(一)UIMA Analysis Engine

UIMA — Unstructured Information Management applications

  1. An Analysis Engine (AE) is a program that analyzes artifacts (e.g. documents) and infers information from them.

  2. Analysis Engines are constructed from building blocks called Annotators

  3. An Analysis Engine (AE) may contain a single annotator (this is referred to as a Primitive AE)

  4. it may be a composition of others and therefore contain multiple annotators (this is referred to as an Aggregate AE)

  5. All feature structures, including annotations, are represented in the UIMA Common Analysis Structure(CAS). The CAS is the central data structure through which all UIMA components communicate.

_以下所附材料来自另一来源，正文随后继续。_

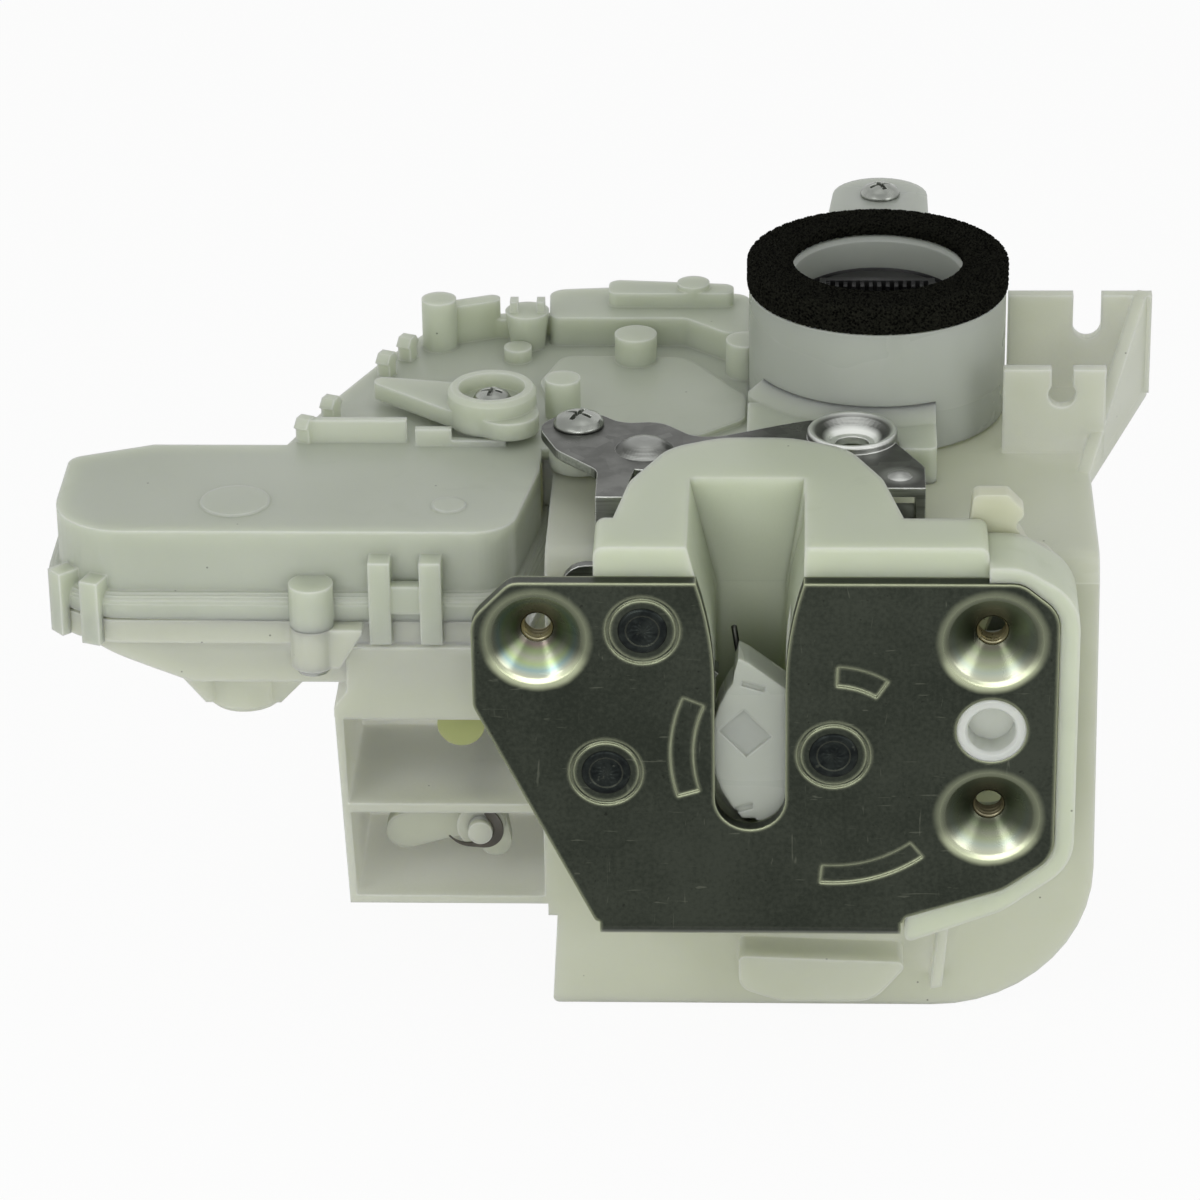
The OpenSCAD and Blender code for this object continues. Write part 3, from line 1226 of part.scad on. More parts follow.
module worm_wheel() {
    pitch_r = wheel_teeth*gear_module/2;
    color("#e9e6d2") translate([wheel_at[0], wheel_at[1], 0]) difference() {
        union() {
            translate([0, 0, worm_z - wheel_t/2]) linear_extrude(wheel_t) {
                circle(r = pitch_r - 1.2*gear_module);
                // One tooth stands between two turns of the worm's thread
                tooth_ring(wheel_teeth, gear_module, 90, wheel_teeth, 0.24);
            }
            translate([0, 0, worm_z]) cylinder(r = 4.2, h = slide_z - worm_z);
            translate([0, 0, slide_z - 0.4]) linear_extrude(slide_t + 0.8) {
                circle(r = pinion_teeth*gear_module/2 - 1.2);
                tooth_ring(pinion_teeth, gear_module, 90, pinion_teeth, 0.12);
            }
        }
        cylinder(r = axle_r + pin_gap, h = 60);
    }
}

module wheel_axle() {
    color("#9a9c98") rod_z(wheel_at, axle_r, axle_foot, cover_z - wall + 1);
}

// Worm thread as a band swept along a helix round the X axis
module worm_thread(x0, turns, r0, r1) {
    lead = PI*gear_module;
    steps = 18;
    n = turns*steps;
    profile = [[r0, -0.75], [r1, -0.34], [r1, 0.34], [r0, 0.75]];
    pts = [for (i = [0:n]) for (q = profile)
        let (a = 360*i/steps) [x0 + lead*i/steps + q[1], q[0]*cos(a), q[0]*sin(a)]];
    faces = concat(
        [[3, 2, 1, 0]],
        [for (i = [0:n - 1]) for (k = [0:3])
            each [[4*i + k, 4*i + 4 + (k + 1) % 4, 4*i + 4 + k],
                  [4*i + k, 4*i + (k + 1) % 4, 4*i + 4 + (k + 1) % 4]]],
        [[4*n, 4*n + 1, 4*n + 2, 4*n + 3]]);
    polyhedron(pts, faces);
}

worm_len = 14;
motor_x = -wheel_x + worm_len/2 + 3;
worm_end = -wheel_x - worm_len/2 - 3;
shaft_r = 1;

module worm() {
    lead = PI*gear_module;
    color("#c9a24a") translate([0, worm_at_y, worm_z]) union() {
        rod_x(0, 0, shaft_r, worm_end, motor_x + 4);
        rod_x(0, 0, worm_r - 1.1, -wheel_x - worm_len/2, -wheel_x + worm_len/2);
        intersection() {
            worm_thread(-wheel_x - 3*lead, 6, worm_r - 1.2, worm_r + 0.9);
            rod_x(0, 0, worm_r + 2, -wheel_x - worm_len/2 + 0.2, -wheel_x + worm_len/2 - 0.2);
        }
    }
}

// A round bar along X with two flat sides
module flatted_rod(r, half, x0, x1) {
    intersection() {
        rod_x(worm_at_y, worm_z, r, x0, x1);
        box(x0, x1, worm_at_y - half, worm_at_y + half, worm_z - r, worm_z + r);
    }
}

module motor_can() {
    color("#a9acac") difference() {
        flatted_rod(motor_r, motor_r*0.8, motor_x, motor_x + motor_len);
        flatted_rod(motor_r - 1, motor_r*0.8 - 1, motor_x + 1, motor_x + motor_len + 1);
        rod_x(worm_at_y, worm_z, shaft_r + pin_gap, motor_x - 1, motor_x + 3);
    }
}

module motor_cap() {
    x1 = motor_x + motor_len;
    color("#f0efe6") flatted_rod(motor_r - 1, motor_r*0.8 - 1, x1 - 4, x1 + 1.6);
}

module inner_release_lever() {
    y0 = flange_y + 9;
    color("#dcdcc8") difference() {
        union() {
            front(y0, y0 + 3) {
                bar(inner_at, inner_at + [-inner_arm, -4], 3.6, 3.2);
                bar(inner_at, inner_at + [2, -6], 3.6, 2.6);
            }
            rod_y(inner_at, 4, clip_y + clip_t + slide_gap/2, flange_y + box_depth - wall - slide_gap/2);
        }
        rod_y(inner_at, inner_pin_r + pin_gap, 0, 90);
    }
}

// The spring clip snaps into a groove near the pin's front end
clip_y = flange_y + 2.4;
clip_t = 0.8;
groove_r = inner_pin_r - 0.5;

module inner_pivot() {
    color("#9a9c98") difference() {
        rod_y(inner_at, inner_pin_r, flange_y + 1, flange_y + box_depth);
        turned_y(inner_at) polygon([[groove_r, clip_y], [inner_pin_r + 1, clip_y],
            [inner_pin_r + 1, clip_y + clip_t], [groove_r, clip_y + clip_t]]);
    }
}

module pivot_clip() {
    color("#2c2c2c") front(clip_y, clip_y + clip_t) difference() {
        translate(inner_at) circle(r = 3.8);
        translate(inner_at) circle(r = groove_r);
        translate([inner_at[0] + 0.9, inner_at[1] - 1.1]) square([6, 2.2]);
    }
}

// Round rubber stop under the roof of the open box
stop_r = 3.9;

module stop_bumper() {
    color("#cfd48a") rod_y([-inner_x - 3, 4 - stop_r - 0.1], stop_r, flange_y + 6,
        flange_y + box_depth - wall);
}

module screw(p, z, r, depth) {
    difference() {
        union() {
            turned_z(p) polygon([[0, z], [r, z], [r, z + 0.9], [r - 0.9, z + 1.9], [0, z + 2.3]]);
            rod_z(p, r*0.5, z - depth, z + 0.5);
        }
        cross_recess(p, z + 1);
    }
}

module bracket_screws() {
    color("#b8b9b4") screw(ear_at, leg_z, 2*ear_screw_r, 7);
}

module case_screws() {
    color("#b8b9b4") union() {
        turned_z(case_screw_at) polygon([[0, seam_z - 9], [1.6, seam_z - 8.8], [3, seam_z - 7.8],
            [3, seam_z - 7], [0, seam_z - 7]]);
        rod_z(case_screw_at, case_screw_r, seam_z - 7.5, seam_z + 5);
    }
}

module shroud_screw() {
    color("#b8b9b4") screw(lug_at, port_top, 2*shroud_screw_r, 12);
}

latch_plate();
locator_bush();
latch_housing();
back_plate();
claw_core();
claw_jacket();
claw_spring();
pawl();
pawl_lifter();
pawl_spring();
claw_pivot();
pawl_pivot();
spacer_rivet();
striker_bumper();
outer_release_lever();
rod_clip();
release_pivot();
base_housing();
module_cover();
connector_shroud();
foam_gasket();
connector_body();
connector_pins();
lock_lever();
lock_screw();
lock_crank();
lock_slide();
worm_wheel();
wheel_axle();
worm();
motor_can();
motor_cap();
inner_release_lever();
inner_pivot();
pivot_clip();
stop_bumper();
bracket_screws();
case_screws();
shroud_screw();
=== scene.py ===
import math
import bpy
import numpy as np
from mathutils import Matrix, Vector


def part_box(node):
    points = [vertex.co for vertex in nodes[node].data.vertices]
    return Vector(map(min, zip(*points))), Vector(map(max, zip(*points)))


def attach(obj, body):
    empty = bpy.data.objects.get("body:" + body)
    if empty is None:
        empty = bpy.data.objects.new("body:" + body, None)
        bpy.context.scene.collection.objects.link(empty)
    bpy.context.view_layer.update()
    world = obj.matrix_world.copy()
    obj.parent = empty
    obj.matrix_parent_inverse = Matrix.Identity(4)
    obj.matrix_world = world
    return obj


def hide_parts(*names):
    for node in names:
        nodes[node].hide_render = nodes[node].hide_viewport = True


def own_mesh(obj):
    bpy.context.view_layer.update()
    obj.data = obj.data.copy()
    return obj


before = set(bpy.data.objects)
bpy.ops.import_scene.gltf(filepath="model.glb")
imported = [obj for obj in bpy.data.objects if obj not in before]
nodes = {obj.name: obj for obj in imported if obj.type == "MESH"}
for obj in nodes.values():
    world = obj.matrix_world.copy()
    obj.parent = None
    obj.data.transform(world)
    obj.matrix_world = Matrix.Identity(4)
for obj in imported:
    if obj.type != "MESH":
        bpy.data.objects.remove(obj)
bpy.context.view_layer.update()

mm = 0.001
turn = 2 * math.pi
fixingHoles = ((-33.5, 28.3), (38, 28), (38, -3))    # centres across and up, in millimetres
print("stage: frame loaded,", len(nodes), "nodes")


# Surfaces

weldStep = 1e-7      # metres, points on the same step become one
arcShare = 0.45      # the most of a side that a softened corner takes
wireSides = 14
capWidth = np.array([0.0, 0.7])      # a wire's rounded end from the tip inwards, in radii
capReach = np.array([0.5, 0.35])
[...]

第一步,定义CAS Feature Structure types,使用XML叫Type System Descriptor

<?xml version="1.0" encoding="UTF-8" ?>
  <typeSystemDescription xmlns="http://uima.apache.org/resourceSpecifier">
    <name>TutorialTypeSystem</name>
    <description>Type System Definition for the tutorial examples - 
        as of Exercise 1</description>
    <vendor>Apache Software Foundation</vendor>
    <version>1.0</version>
    <types>
      <typeDescription>
        <name>org.apache.uima.tutorial.RoomNumber</name>
        <description></description>
        <supertypeName>uima.tcas.Annotation</supertypeName>
        <features>
          <featureDescription>
            <name>building</name>
            <description>Building containing this room</description>
            <rangeTypeName>uima.cas.String</rangeTypeName>
          </featureDescription>
        </features>
      </typeDescription>
    </types>
  </typeSystemDescription>

第二步,生成Java类源文件— CAS types即 org.apache.uima.tutorial.RoomNumber

使用JCasGen插件或工具。

第三步,编写annotator代码

Annotator implementations all implement a standard interface (AnalysisComponent or Adapter — JCasAnnotator_ImplBase):

initialize, process, and destroy.

Initialize is called by the framework once when it first creates an instance of the annotator class. process is called once per item being processed. destroy may be called by the application when it is done using your annotator. 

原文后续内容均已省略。